Gerade Ede’s Berufung erschließt sich für mich überhaupt nicht. Von seinen zwölf Spielen für Duisburg absolvierte er nicht ein einziges über 90 Minuten. Mit einem Saisontor konnte er auch nicht nachhaltig auf sich aufmerksam machen.
Da liegt die (durchaus böse) Vermutung nahe, Hrubesch hat sich nur Duisburger Spiele angeschaut, um Offensivkräfte zu finden.
Vielleicht hätte er aber auch mal in Unterhaching vorbei schauen sollen, wo Anton Fink stolze 21 Drittligatreffer erzielte. Ein besseres Bewerbungszeugnis kann ein Sturmtalent bei der Angriffschwäche eigentlich gar nicht ausstellen.
Eine bessere Wahl (als Stürmer Nummer zwei) wäre zudem Kevin Schindler von Hansa Rostock gewesen, der in 32 Spielen von Beginn an nur acht Mal ausgewechselt wurde, dabei zwar nur fünf Treffer erzielt, aber immerhin zwölf mal aufgelegt.
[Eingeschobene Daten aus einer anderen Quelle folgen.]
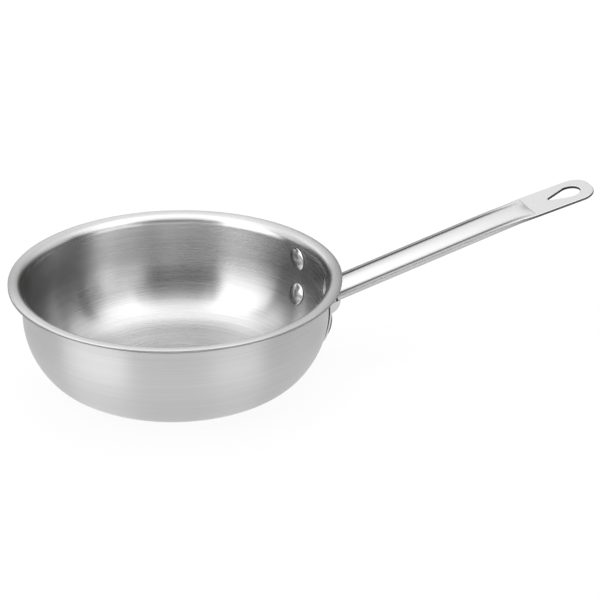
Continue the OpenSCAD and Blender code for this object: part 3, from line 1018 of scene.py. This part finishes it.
# %% Geometry Nodes: set a piece on the wall
on_bowl, given, end = new_tree("set_on_wall", {
    "Azimuth": ("Float", 0.0), "Wall Radius": ("Float", 0.1),
    "Arc Radius": ("Float", 1.0), "Arc Angle": ("Float", 1.57),
    "Arc Centre Radius": ("Float", 0.0), "Arc Centre Height": ("Float", 0.0),
    "Material": ("Material", None)})
position = add_node(on_bowl, "GeometryNodeInputPosition").outputs[0]
across, up, out = add_node(on_bowl, "ShaderNodeSeparateXYZ", {0: position}).outputs
around = maths(on_bowl, "ADD", given["Azimuth"],
               maths(on_bowl, "DIVIDE", across, given["Wall Radius"]))
along = maths(on_bowl, "ADD", given["Arc Angle"],
              maths(on_bowl, "DIVIDE", up, given["Arc Radius"]))
out_by = maths(on_bowl, "ADD", given["Arc Radius"], out)
reach = maths(on_bowl, "ADD", given["Arc Centre Radius"],
              maths(on_bowl, "MULTIPLY", out_by, maths(on_bowl, "SINE", along)))
height = maths(on_bowl, "SUBTRACT", given["Arc Centre Height"],
               maths(on_bowl, "MULTIPLY", out_by, maths(on_bowl, "COSINE", along)))
place = add_node(on_bowl, "ShaderNodeCombineXYZ", {
    0: maths(on_bowl, "MULTIPLY", reach, maths(on_bowl, "COSINE", around)),
    1: maths(on_bowl, "MULTIPLY", reach, maths(on_bowl, "SINE", around)), 2: height})
bent = add_node(on_bowl, "GeometryNodeSetPosition",
                {"Geometry": given["Geometry"], "Position": place.outputs[0]})
close_tree(on_bowl, bent.outputs[0], given["Material"], end)
print("nodes in the wall tree:", len(on_bowl.nodes))

# %% Set the four rivets
STRAIGHT_R = 5000.0
for name, (z, offset) in RIVETS.items():
    upright_wall = z >= UPRIGHT_H
    arc_r = STRAIGHT_R if upright_wall else SIDE_R
    mesh = run_tree(rivet_blank.copy(), on_bowl, {
        "Material": rivet_steel, "Azimuth": math.asin(offset / wall_radius(z)),
        "Wall Radius": wall_radius(z) * MM, "Arc Radius": arc_r * MM,
        "Arc Angle": math.radians(wall_turn(z)),
        "Arc Centre Radius": (WALL_R - arc_r) * MM,
        "Arc Centre Height": (z if upright_wall else UPRIGHT_H) * MM})
    open_edges = tidy_mesh(mesh, sharp=50)
    place_piece("rivet_" + name + "_set", mesh, "rivet_" + name)
    print(name, "faces", len(mesh.polygons), "open edges", open_edges)

# %% [markdown]
# ## The bracket's plate
# The bracket is pressed from one sheet: a plate with rounded corners that lies on
# the bowl's wall, and a hood that stands out under the grip. Most of it is behind
# the bowl. A flat plate could be bent with a modifier, but the wall is upright
# above and an arc below. So the plate is drawn as rings that run inwards from its
# outline, and every point is set out to the wall's radius at its own height.

# %% Points on the plate
# PLATE_STEPS is how many points each of its four straight sides has.
PLATE_W, PLATE_FOOT, PLATE_DROP, PLATE_CORNER_R = 77.0, 22.0, 0.5, 9.0
PLATE_STEPS = (28, 14, 28, 14)
plate_head = BEND_Z - PLATE_DROP
plate_half_h = (plate_head - PLATE_FOOT) / 2
plate_middle = (plate_head + PLATE_FOOT) / 2


def on_plate(y, z, out):
    """A point at distance y from the middle and height z, out from the wall."""
    if z >= UPRIGHT_H:
        r = WALL_R + out
    else:
        r = SIDE_X + math.sqrt((SIDE_R + out) ** 2 - (UPRIGHT_H - z) ** 2)
    return Vector((math.sqrt(r * r - y * y), y, z))


def plate_ring(inset):
    """The plate's outline made smaller all round, always with the same points."""
    half_w, half_h = PLATE_W / 2 - inset, plate_half_h - inset
    r = max(PLATE_CORNER_R - inset, 0.0)
    bends = [arc((sy * (half_w - r), sz * (half_h - r)), r, angle, angle + 90, 11.25)
             for sy, sz, angle in ((1, 1, 0), (-1, 1, 90), (-1, -1, 180), (1, -1, 270))]
    points = []
    for bend, following, steps in zip(bends, bends[1:] + bends[:1], PLATE_STEPS):
        points += bend[:-1]
        points += [tuple(a + (b - a) * i / steps for a, b in zip(bend[-1], following[0]))
                   for i in range(steps)]
    return points


print("points round the plate:", len(plate_ring(0.0)))

# %% Make the plate
PLATE_EDGE_R, INNER_EDGE_R, SHADED_EDGE_BAND = 0.6, 1.0, 1.8
FACE_INSETS = [19.5, 16.0, 12.5, 9.0, 6.0, 3.5, 1.8]


def edge_levels(r):
    """The steps of a rounded edge, as (inset, height) pairs from face to side."""
    return [(r * (1 - math.sin(math.radians(a))), r * (1 - math.cos(math.radians(a))))
            for a in (0, 30, 60, 90)]


plate_levels = [(plate_half_h, 0.0)] + [(inset, 0.0) for inset in FACE_INSETS]
plate_levels += edge_levels(INNER_EDGE_R)
plate_levels += [(inset, PLATE_T - out)
                 for inset, out in edge_levels(PLATE_EDGE_R)[::-1]]
plate_levels += [(inset, PLATE_T) for inset in FACE_INSETS[::-1]]
plate_levels += [(plate_half_h, PLATE_T)]
plate = bmesh.new()
dull_shade_layer = plate.verts.layers.float.new("dull_and_shade")
plate_rings = []
for inset, out in plate_levels:
    ring = [plate.verts.new(on_plate(y, plate_middle + z, out))
            for y, z in plate_ring(inset)]
    for vertex in ring:
        # The plate's edge next to the wall is made rough and darkened: the darkening is
        # painted shade in the gap between plate and bowl.
        vertex[dull_shade_layer] = float(out < 0.9 * INNER_EDGE_R and inset < SHADED_EDGE_BAND)
    plate_rings.append(ring)
skin(plate, plate_rings)
bmesh.ops.remove_doubles(plate, verts=plate.verts, dist=1e-4)
plate_mesh = finished(plate, "plate")

# %% [markdown]
# ## The bracket's hood
# The hood has a rounded chin and is open at the top, where the grip closes it. It
# could be drawn as a bent sheet, but its inner and outer corners differ. It is
# simpler as a block with a smaller block taken out, trimmed at the bowl with a
# shape turned on the lathe, joined to the plate, and drilled for the rivets.

# %% The hood's side view
CHIN_R, HOOD_REACH, HOOD_EDGE_R, HOLLOW_EDGE_R, HOLLOW_LIFT = 9.2, 10.4, 1.6, 0.6, 6.0
hood_front = WALL_R + HOOD_REACH
hood_back = WALL_R - CHIN_R


def grip_under(x):
    """Height of the grip's lower edge at a distance from the bowl's axis."""
    return ROOT_H + (x - RIM_R) * math.tan(math.radians(GRIP_RISE))


chin_x, chin_z = hood_front - CHIN_R, grip_under(hood_front) - PLATE_T / 2


def side_view(shrink, lift):
    """The hood seen from its side, made smaller by shrink and its top raised."""
    front = hood_front - shrink
    return [(hood_back, chin_z - CHIN_R + shrink),
            *arc((chin_x, chin_z), CHIN_R - shrink, -90, 0, 7.5),
            (front, grip_under(front) + lift), (hood_back, grip_under(hood_back) + lift)]


def block_mesh(name, inset, half_w, round_r, lift):
    """A block with the hood's side view, its long edges rounded."""
    block = bmesh.new()
    bends = [(half_w - round_r * (1 - math.cos(math.radians(a))),
              round_r * (1 - math.sin(math.radians(a)))) for a in ROUND_ANGLES]
    slices = [(-y, step) for y, step in bends] + bends[::-1]
    rings = [[block.verts.new((x, y, z)) for x, z in side_view(inset + step, lift)]
             for y, step in slices]
    skin(block, rings)
    block.faces.new(rings[0])
    block.faces.new(rings[-1])
    return finished(block, name)


hood_mesh = block_mesh("hood", 0.0, GRIP_W / 2, HOOD_EDGE_R, 0.0)
hollow_mesh = block_mesh("hollow", PLATE_T, GRIP_W / 2 - PLATE_T, HOLLOW_EDGE_R,
                         HOLLOW_LIFT)
hood_mesh = cut_mesh(hood_mesh, hollow_mesh)

# %% Trim the hood and join it to the plate
# The hood is trimmed to the middle of the plate's sheet, so that the two overlap.
TRIM_FOOT, TRIM_TOP, TRIM_STEP = 5, 90, 2
trim_r = WALL_R + PLATE_T / 2
trim_line = [(0, TRIM_FOOT)]
trim_line += [(on_plate(0, z, PLATE_T / 2).x, z)
              for z in range(TRIM_FOOT, math.ceil(UPRIGHT_H), TRIM_STEP)]
trim_line += [(trim_r, UPRIGHT_H), (trim_r, TRIM_TOP), (0, TRIM_TOP)]
trim_mesh = run_tree(section_mesh("trim_section", trim_line), lathe,
                     {"Material": bracket_steel})
tidy_mesh(trim_mesh)
hood_mesh = cut_mesh(hood_mesh, trim_mesh)
bracket_mesh = cut_mesh(plate_mesh, hood_mesh, "UNION")
bracket_mesh = cut_mesh(bracket_mesh, bore_mesh)
bpy.data.objects.remove(bore_tool)
print("open edges on the bracket:", tidy_mesh(bracket_mesh))
finish_piece("bracket_pressed", bracket_mesh, bracket_steel, "handle_bracket")
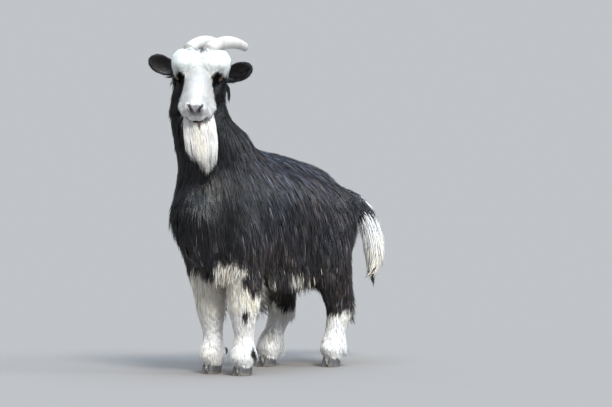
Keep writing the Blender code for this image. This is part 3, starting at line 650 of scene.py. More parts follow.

Und wenn Hrubesch lieber auf ein (über)breites Mittelfeld setzt, wären Münchens Thomas Müller (4 Bundesliga, aber vor allem 32 Drittligaspiele, 15 Tore), Lars Stindl (4 Bundesligatore für den KSC) und Arne Feick (33 Spiele, 10 Tore für Drittligist Erzgebirge Aue) eine aus meiner Sicht bessere Wahl als Ede.
Aber vertrauen wir mal dem Horst, dass er weiß, was er da macht. Wenn uns am Ende Wagner und Ede doch noch zum Titel schießen, werde ich demütig auf die Knie gehen und um Verzeihung betteln.